The mistakes I see most often
Among small food producers in gastronomic Emilia, and not only there, these are the recurring patterns:
- Entry created and abandoned. An entry with three properties and then no further updates. Wikidata is a living graph: if it doesn’t grow, it ages badly.
- Wrong or generic P31. Putting “business” instead of “coffee roasting”, “winery”, “artisan pasta factory”. You lose the vertical classification, which is exactly what triggers the citation on industry queries.
- No authoritative external link. An entry without references to third-party sources (press, trade associations, industry databases) is fragile. It can even be flagged for deletion by the community.
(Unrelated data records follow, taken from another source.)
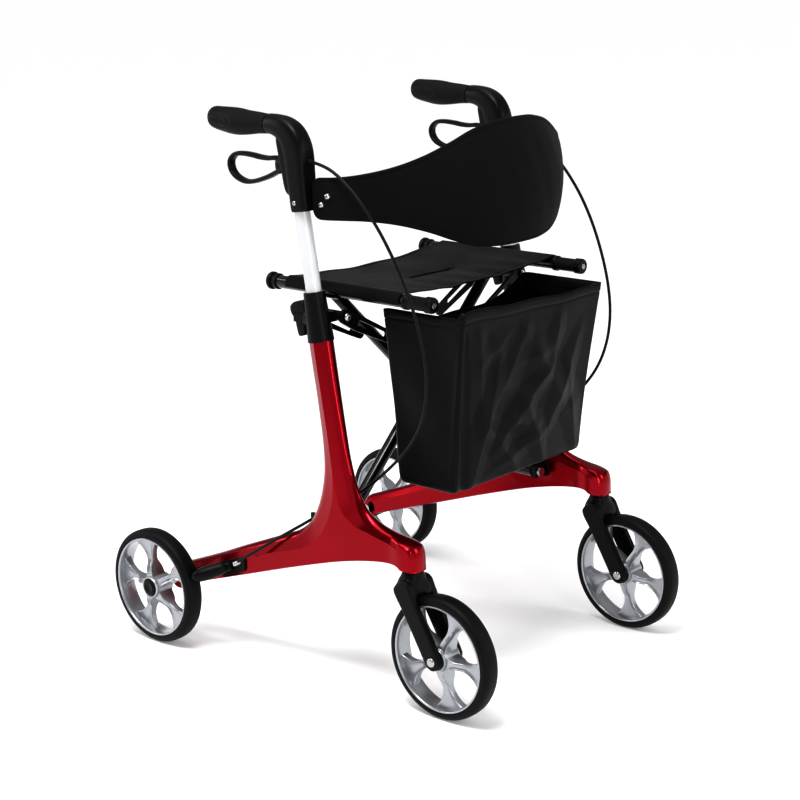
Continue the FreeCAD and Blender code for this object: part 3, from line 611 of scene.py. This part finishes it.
# x, radius and z of the middle
GRIP = [(-37.6, 13.0, 900.5), (-38.2, 14.8, 900.5), (-39.6, 15.5, 900.5), (-44, 15.7, 900.5),
        (-58, 16.8, 900.7), (-81, 19.0, 900), (-96, 20.6, 900.2), (-107, 21.2, 900.5), (-119, 21.0, 901),
        (-132, 20.0, 902), (-145, 18.9, 903), (-154, 17.9, 904), (-159, 16.6, 904.3), (-162.6, 14.0, 904.4),
        (-164.8, 10.4, 904.4), (-165.8, 6, 904.4), (-166.2, 0.5, 904.4)]
GRIP_SEAM = [(14.4, -38.4), (15.4, -38.2), (15.4, -36.9), (14.4, -36.6)]
THUMB_X = -134
LEVER = [(-8, 846), (-24, 848.4), (-40, 847), (-58, 847.5), (-75, 849.5), (-98, 850.6), (-114, 848.4),
         (-124.5, 840), (-126.4, 830), (-121.6, 819.5), (-110, 811.2), (-92, 806.6), (-74, 808.4),
         (-56, 813.2), (-38, 819.4), (-22, 826.6), (-8, 831)]
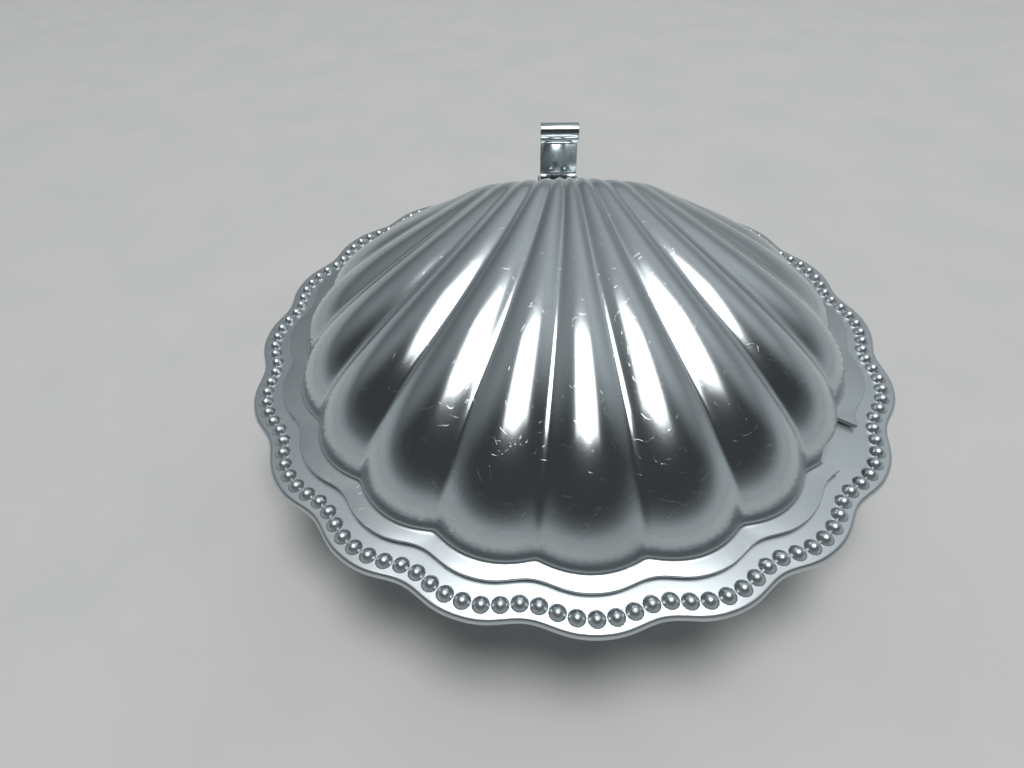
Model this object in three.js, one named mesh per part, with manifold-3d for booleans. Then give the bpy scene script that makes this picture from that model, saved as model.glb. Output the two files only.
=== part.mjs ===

- Self-referential description. Phrases like “the best artisan coffee roaster in northern Italy” get removed. Wikidata wants neutral facts: “specialty coffee roaster founded in [year] in [city]”.
Compare your entry (or its absence) with the 3-5 competitors the AI cites most often in your industry queries: often the difference is exactly here.
What to do concretely
- Search for your brand on wikidata.org. If it doesn’t exist, create the entry.
- Fill in at least these six properties: P31 (specific type, not generic), P856 (official website), P159 (headquarters), P112 (founder), P571 (founding date), P452 (vertical industry).
- Add external identifiers where you have them: any trade registries, authoritative profiles.
- Insert at least 2-3 references to third-party sources (industry press, associations, recognized catalogs).
- After 2-3 months, retest the industry queries on ChatGPT and Perplexity and compare with the baseline.
The real analysis, with complete alias mapping, monitoring of missing properties compared to competitors and integration with schema markup on the site, requires professional tools and a more expert hand. This is the first step to start from.